[BEGIN DATA SHOWN]
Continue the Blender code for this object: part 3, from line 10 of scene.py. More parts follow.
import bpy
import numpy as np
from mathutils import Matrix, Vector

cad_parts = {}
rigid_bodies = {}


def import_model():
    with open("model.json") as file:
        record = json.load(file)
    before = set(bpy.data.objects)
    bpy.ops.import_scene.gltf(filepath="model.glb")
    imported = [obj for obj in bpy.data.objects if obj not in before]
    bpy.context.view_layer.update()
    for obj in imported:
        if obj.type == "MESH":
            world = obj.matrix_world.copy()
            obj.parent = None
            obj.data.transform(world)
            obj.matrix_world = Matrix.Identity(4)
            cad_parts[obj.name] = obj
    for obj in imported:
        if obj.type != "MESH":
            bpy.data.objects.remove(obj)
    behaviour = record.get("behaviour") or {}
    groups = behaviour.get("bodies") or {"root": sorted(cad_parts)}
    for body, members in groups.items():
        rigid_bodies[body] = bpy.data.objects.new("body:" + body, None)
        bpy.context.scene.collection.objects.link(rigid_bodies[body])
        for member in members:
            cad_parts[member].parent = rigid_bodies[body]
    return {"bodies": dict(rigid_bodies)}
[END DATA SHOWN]
- EXERCISE BRIEF:
Repeat the listing in full, keeping every line exactly as it is.

- ANSWER TO THIS EXERCISE:
Continue the Blender code for this object: part 3, from line 10 of scene.py. More parts follow.
import bpy
import numpy as np
from mathutils import Matrix, Vector

cad_parts = {}
rigid_bodies = {}


def import_model():
    with open("model.json") as file:
        record = json.load(file)
    before = set(bpy.data.objects)
    bpy.ops.import_scene.gltf(filepath="model.glb")
    imported = [obj for obj in bpy.data.objects if obj not in before]
    bpy.context.view_layer.update()
    for obj in imported:
        if obj.type == "MESH":
            world = obj.matrix_world.copy()
            obj.parent = None
            obj.data.transform(world)
            obj.matrix_world = Matrix.Identity(4)
            cad_parts[obj.name] = obj
    for obj in imported:
        if obj.type != "MESH":
            bpy.data.objects.remove(obj)
    behaviour = record.get("behaviour") or {}
    groups = behaviour.get("bodies") or {"root": sorted(cad_parts)}
    for body, members in groups.items():
        rigid_bodies[body] = bpy.data.objects.new("body:" + body, None)
        bpy.context.scene.collection.objects.link(rigid_bodies[body])
        for member in members:
            cad_parts[member].parent = rigid_bodies[body]
    return {"bodies": dict(rigid_bodies)}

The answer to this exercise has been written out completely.